Information shown:
· · · ·

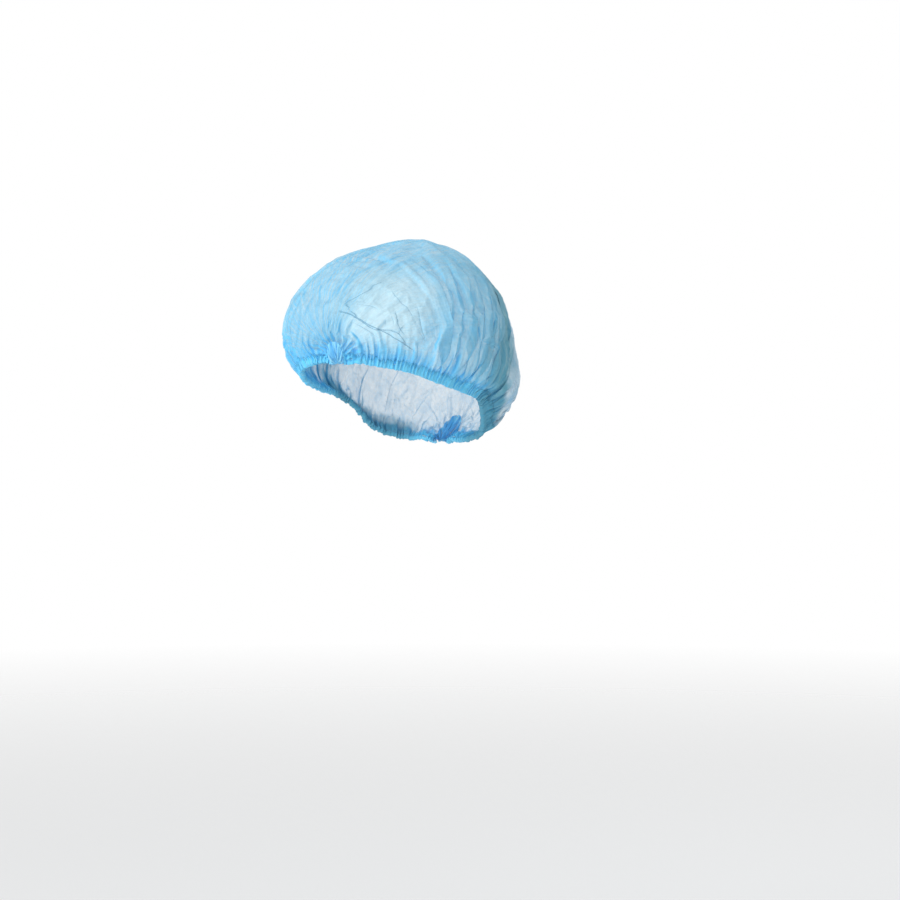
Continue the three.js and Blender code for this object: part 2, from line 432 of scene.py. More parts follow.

· · · ·

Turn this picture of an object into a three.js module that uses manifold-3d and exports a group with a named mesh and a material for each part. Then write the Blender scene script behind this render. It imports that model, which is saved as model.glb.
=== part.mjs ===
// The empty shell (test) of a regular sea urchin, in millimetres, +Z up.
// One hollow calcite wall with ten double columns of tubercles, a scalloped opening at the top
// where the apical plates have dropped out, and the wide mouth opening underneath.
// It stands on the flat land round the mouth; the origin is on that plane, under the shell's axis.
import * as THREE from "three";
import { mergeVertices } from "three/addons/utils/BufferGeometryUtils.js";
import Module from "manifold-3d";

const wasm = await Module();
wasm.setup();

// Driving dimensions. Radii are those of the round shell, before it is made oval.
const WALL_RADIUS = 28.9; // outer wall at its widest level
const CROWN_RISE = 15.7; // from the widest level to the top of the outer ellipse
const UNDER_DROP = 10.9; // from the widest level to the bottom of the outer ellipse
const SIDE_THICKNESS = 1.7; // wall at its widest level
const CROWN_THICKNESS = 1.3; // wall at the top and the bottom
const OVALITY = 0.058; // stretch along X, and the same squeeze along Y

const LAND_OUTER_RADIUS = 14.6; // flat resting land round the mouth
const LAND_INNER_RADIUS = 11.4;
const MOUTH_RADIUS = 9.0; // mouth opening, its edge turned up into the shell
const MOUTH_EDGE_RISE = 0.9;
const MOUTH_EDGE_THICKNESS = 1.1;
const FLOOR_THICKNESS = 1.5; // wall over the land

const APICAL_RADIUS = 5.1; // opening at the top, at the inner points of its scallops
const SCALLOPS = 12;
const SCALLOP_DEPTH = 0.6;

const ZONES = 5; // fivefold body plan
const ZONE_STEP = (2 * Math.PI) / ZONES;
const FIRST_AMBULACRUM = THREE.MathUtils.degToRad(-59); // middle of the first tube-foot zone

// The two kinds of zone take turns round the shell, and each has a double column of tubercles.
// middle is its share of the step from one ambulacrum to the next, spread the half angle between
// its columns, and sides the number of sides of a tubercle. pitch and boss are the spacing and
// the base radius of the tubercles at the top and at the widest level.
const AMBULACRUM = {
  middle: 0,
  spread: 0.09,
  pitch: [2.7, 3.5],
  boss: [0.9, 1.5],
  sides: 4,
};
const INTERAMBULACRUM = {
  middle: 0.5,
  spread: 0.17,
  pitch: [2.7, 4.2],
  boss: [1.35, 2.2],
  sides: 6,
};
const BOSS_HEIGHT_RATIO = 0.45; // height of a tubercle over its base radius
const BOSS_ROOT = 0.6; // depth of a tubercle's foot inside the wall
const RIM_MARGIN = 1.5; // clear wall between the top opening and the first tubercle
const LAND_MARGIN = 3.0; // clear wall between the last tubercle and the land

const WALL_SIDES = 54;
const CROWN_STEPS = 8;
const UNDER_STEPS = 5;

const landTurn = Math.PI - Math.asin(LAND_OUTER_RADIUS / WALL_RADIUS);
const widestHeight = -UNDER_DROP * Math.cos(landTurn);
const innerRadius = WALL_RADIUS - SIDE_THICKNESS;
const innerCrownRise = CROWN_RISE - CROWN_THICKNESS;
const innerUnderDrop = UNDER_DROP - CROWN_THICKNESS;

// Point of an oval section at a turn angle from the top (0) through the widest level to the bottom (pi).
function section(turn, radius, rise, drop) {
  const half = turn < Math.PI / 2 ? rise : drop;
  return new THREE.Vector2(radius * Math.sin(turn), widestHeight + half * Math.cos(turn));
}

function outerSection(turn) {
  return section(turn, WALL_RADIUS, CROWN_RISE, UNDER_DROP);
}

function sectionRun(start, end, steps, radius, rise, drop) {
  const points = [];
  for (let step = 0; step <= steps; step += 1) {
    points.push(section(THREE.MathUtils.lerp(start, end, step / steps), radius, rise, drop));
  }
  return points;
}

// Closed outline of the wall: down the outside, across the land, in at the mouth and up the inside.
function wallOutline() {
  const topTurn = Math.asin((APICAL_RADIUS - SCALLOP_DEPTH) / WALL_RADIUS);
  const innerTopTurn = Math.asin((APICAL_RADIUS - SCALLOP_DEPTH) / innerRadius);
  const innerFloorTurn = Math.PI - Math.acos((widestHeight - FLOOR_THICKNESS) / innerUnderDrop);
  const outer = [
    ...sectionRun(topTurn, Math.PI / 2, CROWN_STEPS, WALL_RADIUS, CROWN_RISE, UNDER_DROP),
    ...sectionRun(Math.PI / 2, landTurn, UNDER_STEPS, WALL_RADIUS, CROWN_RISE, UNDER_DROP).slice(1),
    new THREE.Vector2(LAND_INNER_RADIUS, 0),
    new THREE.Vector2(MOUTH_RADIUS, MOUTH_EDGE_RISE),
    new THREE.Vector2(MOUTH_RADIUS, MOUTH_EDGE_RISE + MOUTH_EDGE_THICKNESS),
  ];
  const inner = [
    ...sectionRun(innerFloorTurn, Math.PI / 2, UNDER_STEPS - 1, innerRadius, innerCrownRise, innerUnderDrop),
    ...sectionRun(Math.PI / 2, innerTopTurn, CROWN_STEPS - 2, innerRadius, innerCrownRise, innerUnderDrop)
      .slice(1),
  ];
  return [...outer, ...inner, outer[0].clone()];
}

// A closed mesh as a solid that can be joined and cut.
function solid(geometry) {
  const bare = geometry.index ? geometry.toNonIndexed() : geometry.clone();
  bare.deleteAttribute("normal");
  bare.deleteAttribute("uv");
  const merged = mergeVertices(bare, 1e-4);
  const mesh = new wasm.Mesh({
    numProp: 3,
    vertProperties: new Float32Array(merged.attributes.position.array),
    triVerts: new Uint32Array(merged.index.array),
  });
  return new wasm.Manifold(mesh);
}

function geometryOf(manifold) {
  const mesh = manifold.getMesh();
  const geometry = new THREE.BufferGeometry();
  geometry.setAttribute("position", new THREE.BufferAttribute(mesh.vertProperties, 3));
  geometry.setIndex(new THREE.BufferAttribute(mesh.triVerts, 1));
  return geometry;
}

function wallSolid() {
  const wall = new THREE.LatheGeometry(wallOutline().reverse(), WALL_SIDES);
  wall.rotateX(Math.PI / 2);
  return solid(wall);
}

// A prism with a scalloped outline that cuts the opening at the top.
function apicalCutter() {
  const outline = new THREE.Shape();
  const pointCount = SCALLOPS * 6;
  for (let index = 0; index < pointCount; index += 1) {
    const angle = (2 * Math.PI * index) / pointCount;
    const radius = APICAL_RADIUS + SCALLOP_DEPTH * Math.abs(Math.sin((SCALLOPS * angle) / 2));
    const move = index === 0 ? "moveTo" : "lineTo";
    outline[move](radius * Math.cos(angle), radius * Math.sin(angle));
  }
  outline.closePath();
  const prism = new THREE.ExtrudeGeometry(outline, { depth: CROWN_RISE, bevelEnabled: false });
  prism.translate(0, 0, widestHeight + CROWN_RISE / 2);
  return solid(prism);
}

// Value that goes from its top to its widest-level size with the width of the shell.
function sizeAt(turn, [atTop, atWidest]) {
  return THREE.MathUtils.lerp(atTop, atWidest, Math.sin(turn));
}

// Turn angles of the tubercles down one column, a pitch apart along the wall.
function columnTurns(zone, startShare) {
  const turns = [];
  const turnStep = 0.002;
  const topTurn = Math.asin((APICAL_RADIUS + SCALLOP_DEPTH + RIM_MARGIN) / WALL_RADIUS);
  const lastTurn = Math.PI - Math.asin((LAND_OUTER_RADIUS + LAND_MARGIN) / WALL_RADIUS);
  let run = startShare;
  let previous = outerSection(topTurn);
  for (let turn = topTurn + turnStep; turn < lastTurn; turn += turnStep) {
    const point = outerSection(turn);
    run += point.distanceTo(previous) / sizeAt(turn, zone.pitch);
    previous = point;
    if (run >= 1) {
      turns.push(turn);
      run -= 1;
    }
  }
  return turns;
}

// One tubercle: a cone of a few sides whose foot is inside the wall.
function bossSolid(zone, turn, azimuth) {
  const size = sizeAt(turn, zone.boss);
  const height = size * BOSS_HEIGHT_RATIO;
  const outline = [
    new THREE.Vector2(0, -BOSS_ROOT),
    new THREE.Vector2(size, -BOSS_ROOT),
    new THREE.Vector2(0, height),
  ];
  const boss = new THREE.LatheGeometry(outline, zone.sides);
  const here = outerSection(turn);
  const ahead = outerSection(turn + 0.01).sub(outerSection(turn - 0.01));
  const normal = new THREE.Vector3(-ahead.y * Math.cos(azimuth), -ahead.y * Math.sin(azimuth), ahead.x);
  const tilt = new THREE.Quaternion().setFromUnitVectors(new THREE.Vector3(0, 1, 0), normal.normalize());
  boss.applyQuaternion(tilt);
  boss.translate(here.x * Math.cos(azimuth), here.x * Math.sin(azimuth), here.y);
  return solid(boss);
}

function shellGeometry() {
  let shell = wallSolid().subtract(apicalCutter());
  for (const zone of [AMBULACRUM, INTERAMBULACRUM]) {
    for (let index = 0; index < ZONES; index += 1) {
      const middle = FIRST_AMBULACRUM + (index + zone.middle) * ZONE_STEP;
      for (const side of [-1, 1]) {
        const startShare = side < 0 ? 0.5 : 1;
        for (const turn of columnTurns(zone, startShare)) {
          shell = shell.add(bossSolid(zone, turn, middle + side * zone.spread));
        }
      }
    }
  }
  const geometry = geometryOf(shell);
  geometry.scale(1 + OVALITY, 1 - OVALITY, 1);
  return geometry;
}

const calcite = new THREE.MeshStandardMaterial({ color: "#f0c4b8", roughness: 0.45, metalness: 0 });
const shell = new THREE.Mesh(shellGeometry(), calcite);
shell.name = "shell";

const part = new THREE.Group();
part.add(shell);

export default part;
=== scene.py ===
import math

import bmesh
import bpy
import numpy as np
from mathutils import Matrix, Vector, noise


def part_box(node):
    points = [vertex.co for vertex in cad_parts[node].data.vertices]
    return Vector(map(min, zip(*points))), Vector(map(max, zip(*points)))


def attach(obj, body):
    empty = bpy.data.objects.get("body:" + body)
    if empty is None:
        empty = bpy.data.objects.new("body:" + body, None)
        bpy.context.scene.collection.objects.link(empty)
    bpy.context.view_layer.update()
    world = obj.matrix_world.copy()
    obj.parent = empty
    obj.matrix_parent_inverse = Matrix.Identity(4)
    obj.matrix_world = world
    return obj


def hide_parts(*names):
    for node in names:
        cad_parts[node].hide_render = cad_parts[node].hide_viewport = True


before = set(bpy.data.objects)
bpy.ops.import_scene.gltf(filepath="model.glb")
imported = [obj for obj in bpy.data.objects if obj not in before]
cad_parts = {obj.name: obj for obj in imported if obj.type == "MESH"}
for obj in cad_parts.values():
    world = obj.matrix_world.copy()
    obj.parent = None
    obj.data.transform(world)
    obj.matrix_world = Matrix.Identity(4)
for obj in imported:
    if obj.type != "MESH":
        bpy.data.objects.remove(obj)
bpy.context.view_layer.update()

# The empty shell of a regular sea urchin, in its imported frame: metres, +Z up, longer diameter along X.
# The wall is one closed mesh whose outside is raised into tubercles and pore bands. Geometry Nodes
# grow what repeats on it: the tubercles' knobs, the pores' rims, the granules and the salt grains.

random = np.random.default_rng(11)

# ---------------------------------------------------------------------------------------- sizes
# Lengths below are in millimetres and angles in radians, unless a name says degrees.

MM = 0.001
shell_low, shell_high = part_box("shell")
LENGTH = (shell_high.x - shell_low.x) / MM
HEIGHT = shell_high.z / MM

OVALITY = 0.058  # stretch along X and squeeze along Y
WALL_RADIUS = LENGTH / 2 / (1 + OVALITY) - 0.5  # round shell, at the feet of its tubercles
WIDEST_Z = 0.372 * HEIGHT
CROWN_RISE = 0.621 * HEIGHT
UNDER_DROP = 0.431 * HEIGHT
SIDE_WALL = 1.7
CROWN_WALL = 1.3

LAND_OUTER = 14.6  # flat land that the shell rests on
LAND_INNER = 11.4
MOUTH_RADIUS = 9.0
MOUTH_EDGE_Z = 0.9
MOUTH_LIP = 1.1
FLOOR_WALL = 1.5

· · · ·

Task requirements:
Of the entries above, repeat exactly the lines from the line with "const calcite = new" through the line with "before = set(bpy.data.objects)", both of them included.

Solved problem:
const calcite = new THREE.MeshStandardMaterial({ color: "#f0c4b8", roughness: 0.45, metalness: 0 });
const shell = new THREE.Mesh(shellGeometry(), calcite);
shell.name = "shell";

const part = new THREE.Group();
part.add(shell);

export default part;
=== scene.py ===
import math

import bmesh
import bpy
import numpy as np
from mathutils import Matrix, Vector, noise


def part_box(node):
    points = [vertex.co for vertex in cad_parts[node].data.vertices]
    return Vector(map(min, zip(*points))), Vector(map(max, zip(*points)))


def attach(obj, body):
    empty = bpy.data.objects.get("body:" + body)
    if empty is None:
        empty = bpy.data.objects.new("body:" + body, None)
        bpy.context.scene.collection.objects.link(empty)
    bpy.context.view_layer.update()
    world = obj.matrix_world.copy()
    obj.parent = empty
    obj.matrix_parent_inverse = Matrix.Identity(4)
    obj.matrix_world = world
    return obj


def hide_parts(*names):
    for node in names:
        cad_parts[node].hide_render = cad_parts[node].hide_viewport = True


before = set(bpy.data.objects)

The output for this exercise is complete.